Now that you have decided on your class/category we need to write it down on you score card and tech sheet. You also need to display it on you car so that the workers and timing & scoring can see it from a distance. The number and class designation should be on both sides of the car. Magnetic numbers and letters are available from various retail sources. Painters tape works, as does masking tape in a pinch.
After registration, It's time to prepare for Tech Inspection. First, empty your car of all loose items. Remove your jack and spare, or make sure they are secured to the car. Remove trim rings and/or hub caps. Make sure everything is tightened down, especially the battery and your lug nuts. When done, proceed to the tech inspection area which is signed and typically has a line of cars with hoods and trunk lids popped. The Tech workers try to make sure that your car is autocross worthy. Items that they will check are your wheel bearing, brakes/fluid, battery security, etc. Basically it's a safety check. They will make sure your helmet has a Snell M2000 or SA2000 or newer rating. They will check to see if your car number is legible. They will also check for loose items in the car that might become projectiles while out on the course. Remove any loose items from inside your car and from the trunk before you go to tech.
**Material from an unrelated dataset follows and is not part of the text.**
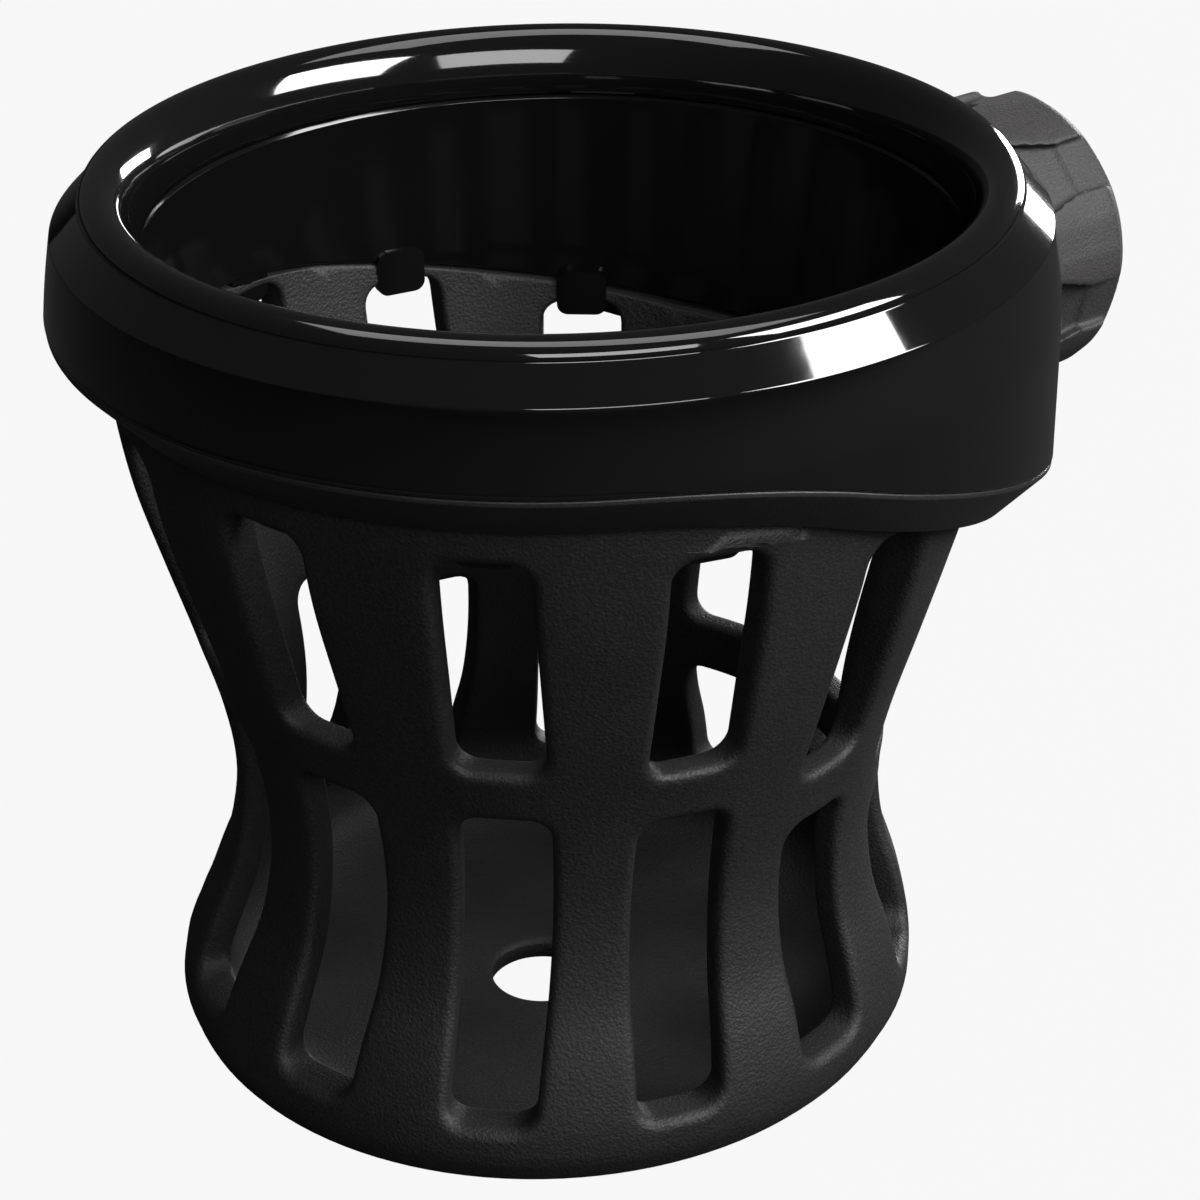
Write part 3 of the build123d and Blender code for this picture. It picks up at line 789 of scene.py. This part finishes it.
repaint("knob_insert", brass)

# ---------------------------------------------------------------- floor, light and camera
# Plain pale floor under soft studio light, and the camera above the front left.
floor_mesh = bpy.data.meshes.new("floor")
floor_mesh.from_pydata([(-3, -3, -0.0002), (3, -3, -0.0002), (3, 3, -0.0002), (-3, 3, -0.0002)],
                       [], [(0, 1, 2, 3)])
floor = bpy.data.objects.new("floor", floor_mesh)
bpy.context.scene.collection.objects.link(floor)
pale, tree, shader = material("pale_floor")
shader.inputs["Base Color"].default_value = (0.03, 0.03, 0.03, 1)
shader.inputs["Roughness"].default_value = 0.9
shader.inputs["Specular IOR Level"].default_value = 0.0
glow = tree.nodes.new("ShaderNodeEmission")
glow.inputs["Strength"].default_value = 1.0
path = tree.nodes.new("ShaderNodeLightPath")
share = tree.nodes.new("ShaderNodeMath")
share.operation = "MULTIPLY"
share.inputs[1].default_value = 0.93
floor_mix = tree.nodes.new("ShaderNodeMixShader")
tree.links.new(path.outputs["Is Camera Ray"], share.inputs[0])
tree.links.new(share.outputs[0], floor_mix.inputs["Fac"])
tree.links.new(shader.outputs["BSDF"], floor_mix.inputs[1])
tree.links.new(glow.outputs["Emission"], floor_mix.inputs[2])
tree.links.new(floor_mix.outputs["Shader"], tree.nodes["Material Output"].inputs["Surface"])
floor.data.materials.append(pale)

world = bpy.data.worlds.new("studio")
bpy.context.scene.world = world
world.use_nodes = True
tree = world.node_tree
back = tree.nodes["Background"]
back.inputs["Color"].default_value = (1, 1, 1, 1)
path = tree.nodes.new("ShaderNodeLightPath")
dim = tree.nodes.new("ShaderNodeMapRange")
dim.inputs["To Min"].default_value = 0.05
dim.inputs["To Max"].default_value = 1.0
tree.links.new(path.outputs["Is Camera Ray"], dim.inputs["Value"])
tree.links.new(dim.outputs["Result"], back.inputs["Strength"])

view_turn = math.radians(-37.7)
centre = Vector((0, 0, 0.0595))


def softbox(name, bearing, elevation, distance, width, height, power):
    """Soft box at a bearing from the camera's right, turned to face the holder."""
    lamp = bpy.data.lights.new(name, "AREA")
    lamp.shape, lamp.size, lamp.size_y, lamp.energy = "RECTANGLE", width, height, power
    turn, up = view_turn + math.radians(bearing), math.radians(elevation)
    place = centre + distance * Vector((math.cos(up) * math.cos(turn),
                                        math.cos(up) * math.sin(turn), math.sin(up)))
    lit = bpy.data.objects.new(name, lamp)
    lit.location = place
    lit.rotation_euler = (place - centre).to_track_quat("Z", "Y").to_euler()
    bpy.context.scene.collection.objects.link(lit)


softbox("key", -20, 34, 0.9, 0.55, 0.4, 13)
softbox("side", 62, 5, 0.9, 0.3, 0.25, 5)
softbox("top", 80, 84, 1.0, 1.0, 0.5, 3.5)
softbox("fill", -75, 30, 1.3, 0.8, 0.5, 7)

# the camera's place is given from the ring: distance, height angle, roll and aim
unit = 0.048
aim = (0.0935 * unit, 0.0, 0.001 * crest_z - 1.08 * unit)
distance, elevation, roll, focal = 7.0 * unit, math.radians(27.95), math.radians(-0.68), 3003.0
frame_side, sensor_side = 1200, 36.0
offset = Vector((0, -math.cos(elevation), math.sin(elevation))) * distance
right = Vector((1, 0, 0))
ahead = -offset.normalized()
up = right.cross(ahead)
right, up = (math.cos(roll) * right + math.sin(roll) * up,
             -math.sin(roll) * right + math.cos(roll) * up)
spin = Matrix.Rotation(view_turn, 3, "Z")
lens = bpy.data.cameras.new("camera")
lens.sensor_width = sensor_side
lens.lens = focal / frame_side * sensor_side
camera = bpy.data.objects.new("camera", lens)
facing = Matrix((spin @ right, spin @ up, spin @ -ahead)).transposed()
camera.matrix_world = Matrix.Translation(spin @ (Vector(aim) + offset)) @ facing.to_4x4()
bpy.context.scene.collection.objects.link(camera)
bpy.context.scene.camera = camera
bpy.context.scene.view_settings.view_transform = "Standard"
It is the driver's responsibility to make sure they have their car ready. When your car passes tech, the inspector will put a sticker on your windshield. Once your car is passed, park your car in the paddock area and get ready to study the course.
At the drivers meeting, we will discuss the rules of the day along with any other SCCA Solo information. These are standard rules: no alcohol or illegal drugs are allowed, drivers are responsible for their guests. No tire warmups (burnouts) or brake tests are allowed on or around the premises. Lots big enough to hold Solo events are hard to find so please don't do anything that makes us lose the site.
Everyone has to have a worker assignment. If you do not work you will not receive an award for the day. There are a variety of assignments to choose from such as course working, grid, and timing and scoring. At the end of the day we need help stacking cones and loading up the trailer. You are required to work in the heats that you do not run. If you drive in Heat 1, then you work in Heat 2.
Driving the Course
Do your best to drive through the course. Drive smoothly as you will have more runs in which you can improve your times. Smooth is fast! Locking up brakes and fishtailing will only add time. You're looking to maximize tire contact without going over the limit. If for some reason you get "lost" on the course be sure to ask another driver who has driven the course without error to help you figure out where you went wrong.
Driving the Course
At the end of the event awards will be presented, make sure you stay for that.